**AIM**
Can you write out all of the material below, word for word?

**Rows from a 3D modeling dataset**
###

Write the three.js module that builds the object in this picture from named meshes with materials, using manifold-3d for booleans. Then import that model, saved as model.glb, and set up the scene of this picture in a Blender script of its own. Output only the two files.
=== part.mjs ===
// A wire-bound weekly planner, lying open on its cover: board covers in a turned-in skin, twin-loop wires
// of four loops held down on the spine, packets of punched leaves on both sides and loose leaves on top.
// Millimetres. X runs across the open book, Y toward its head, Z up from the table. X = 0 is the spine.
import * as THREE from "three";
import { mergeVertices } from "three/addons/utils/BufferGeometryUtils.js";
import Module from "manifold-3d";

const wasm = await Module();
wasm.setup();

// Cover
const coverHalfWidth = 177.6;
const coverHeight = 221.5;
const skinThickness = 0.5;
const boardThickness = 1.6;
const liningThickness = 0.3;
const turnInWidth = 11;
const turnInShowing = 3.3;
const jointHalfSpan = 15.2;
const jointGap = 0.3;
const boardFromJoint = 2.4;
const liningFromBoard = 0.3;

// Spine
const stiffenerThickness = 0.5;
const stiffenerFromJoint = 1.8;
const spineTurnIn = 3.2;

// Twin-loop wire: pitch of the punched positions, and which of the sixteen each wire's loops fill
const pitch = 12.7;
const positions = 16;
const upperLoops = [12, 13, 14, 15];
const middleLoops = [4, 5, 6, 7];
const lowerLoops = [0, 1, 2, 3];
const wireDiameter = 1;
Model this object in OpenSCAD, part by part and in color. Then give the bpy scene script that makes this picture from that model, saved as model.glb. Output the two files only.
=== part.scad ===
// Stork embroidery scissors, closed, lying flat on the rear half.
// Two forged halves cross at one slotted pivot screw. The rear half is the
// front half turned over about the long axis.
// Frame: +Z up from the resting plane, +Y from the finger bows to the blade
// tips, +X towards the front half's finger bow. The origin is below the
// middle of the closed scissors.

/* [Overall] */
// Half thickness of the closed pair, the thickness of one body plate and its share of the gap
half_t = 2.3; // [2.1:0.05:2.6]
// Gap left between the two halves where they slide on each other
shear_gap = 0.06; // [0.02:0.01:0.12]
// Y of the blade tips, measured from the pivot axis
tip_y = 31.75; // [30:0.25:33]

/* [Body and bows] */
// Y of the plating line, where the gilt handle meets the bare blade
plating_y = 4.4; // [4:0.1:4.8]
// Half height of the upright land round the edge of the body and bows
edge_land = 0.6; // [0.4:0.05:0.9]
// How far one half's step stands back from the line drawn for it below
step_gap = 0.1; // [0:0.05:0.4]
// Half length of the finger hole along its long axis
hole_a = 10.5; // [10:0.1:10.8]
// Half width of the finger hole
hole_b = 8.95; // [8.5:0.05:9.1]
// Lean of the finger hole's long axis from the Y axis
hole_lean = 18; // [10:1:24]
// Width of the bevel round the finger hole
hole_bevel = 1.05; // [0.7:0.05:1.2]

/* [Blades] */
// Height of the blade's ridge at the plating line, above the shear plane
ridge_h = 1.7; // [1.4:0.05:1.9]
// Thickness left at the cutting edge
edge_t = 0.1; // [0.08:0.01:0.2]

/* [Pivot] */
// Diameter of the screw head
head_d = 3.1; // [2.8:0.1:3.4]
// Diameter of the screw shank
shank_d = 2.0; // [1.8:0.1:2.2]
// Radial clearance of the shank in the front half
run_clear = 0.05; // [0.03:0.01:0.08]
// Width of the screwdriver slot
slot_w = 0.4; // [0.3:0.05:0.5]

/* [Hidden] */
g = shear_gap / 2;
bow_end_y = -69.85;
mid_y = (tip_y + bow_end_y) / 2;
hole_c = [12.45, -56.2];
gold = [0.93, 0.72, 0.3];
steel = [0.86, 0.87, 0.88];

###

**EXERCISE RESULT**
Write the three.js module that builds the object in this picture from named meshes with materials, using manifold-3d for booleans. Then import that model, saved as model.glb, and set up the scene of this picture in a Blender script of its own. Output only the two files.
=== part.mjs ===
// A wire-bound weekly planner, lying open on its cover: board covers in a turned-in skin, twin-loop wires
// of four loops held down on the spine, packets of punched leaves on both sides and loose leaves on top.
// Millimetres. X runs across the open book, Y toward its head, Z up from the table. X = 0 is the spine.
import * as THREE from "three";
import { mergeVertices } from "three/addons/utils/BufferGeometryUtils.js";
import Module from "manifold-3d";

const wasm = await Module();
wasm.setup();

// Cover
const coverHalfWidth = 177.6;
const coverHeight = 221.5;
const skinThickness = 0.5;
const boardThickness = 1.6;
const liningThickness = 0.3;
const turnInWidth = 11;
const turnInShowing = 3.3;
const jointHalfSpan = 15.2;
const jointGap = 0.3;
const boardFromJoint = 2.4;
const liningFromBoard = 0.3;

// Spine
const stiffenerThickness = 0.5;
const stiffenerFromJoint = 1.8;
const spineTurnIn = 3.2;

// Twin-loop wire: pitch of the punched positions, and which of the sixteen each wire's loops fill
const pitch = 12.7;
const positions = 16;
const upperLoops = [12, 13, 14, 15];
const middleLoops = [4, 5, 6, 7];
const lowerLoops = [0, 1, 2, 3];
const wireDiameter = 1;
Model this object in OpenSCAD, part by part and in color. Then give the bpy scene script that makes this picture from that model, saved as model.glb. Output the two files only.
=== part.scad ===
// Stork embroidery scissors, closed, lying flat on the rear half.
// Two forged halves cross at one slotted pivot screw. The rear half is the
// front half turned over about the long axis.
// Frame: +Z up from the resting plane, +Y from the finger bows to the blade
// tips, +X towards the front half's finger bow. The origin is below the
// middle of the closed scissors.

/* [Overall] */
// Half thickness of the closed pair, the thickness of one body plate and its share of the gap
half_t = 2.3; // [2.1:0.05:2.6]
// Gap left between the two halves where they slide on each other
shear_gap = 0.06; // [0.02:0.01:0.12]
// Y of the blade tips, measured from the pivot axis
tip_y = 31.75; // [30:0.25:33]

/* [Body and bows] */
// Y of the plating line, where the gilt handle meets the bare blade
plating_y = 4.4; // [4:0.1:4.8]
// Half height of the upright land round the edge of the body and bows
edge_land = 0.6; // [0.4:0.05:0.9]
// How far one half's step stands back from the line drawn for it below
step_gap = 0.1; // [0:0.05:0.4]
// Half length of the finger hole along its long axis
hole_a = 10.5; // [10:0.1:10.8]
// Half width of the finger hole
hole_b = 8.95; // [8.5:0.05:9.1]
// Lean of the finger hole's long axis from the Y axis
hole_lean = 18; // [10:1:24]
// Width of the bevel round the finger hole
hole_bevel = 1.05; // [0.7:0.05:1.2]

/* [Blades] */
// Height of the blade's ridge at the plating line, above the shear plane
ridge_h = 1.7; // [1.4:0.05:1.9]
// Thickness left at the cutting edge
edge_t = 0.1; // [0.08:0.01:0.2]

/* [Pivot] */
// Diameter of the screw head
head_d = 3.1; // [2.8:0.1:3.4]
// Diameter of the screw shank
shank_d = 2.0; // [1.8:0.1:2.2]
// Radial clearance of the shank in the front half
run_clear = 0.05; // [0.03:0.01:0.08]
// Width of the screwdriver slot
slot_w = 0.4; // [0.3:0.05:0.5]

/* [Hidden] */
g = shear_gap / 2;
bow_end_y = -69.85;
mid_y = (tip_y + bow_end_y) / 2;
hole_c = [12.45, -56.2];
gold = [0.93, 0.72, 0.3];
steel = [0.86, 0.87, 0.88];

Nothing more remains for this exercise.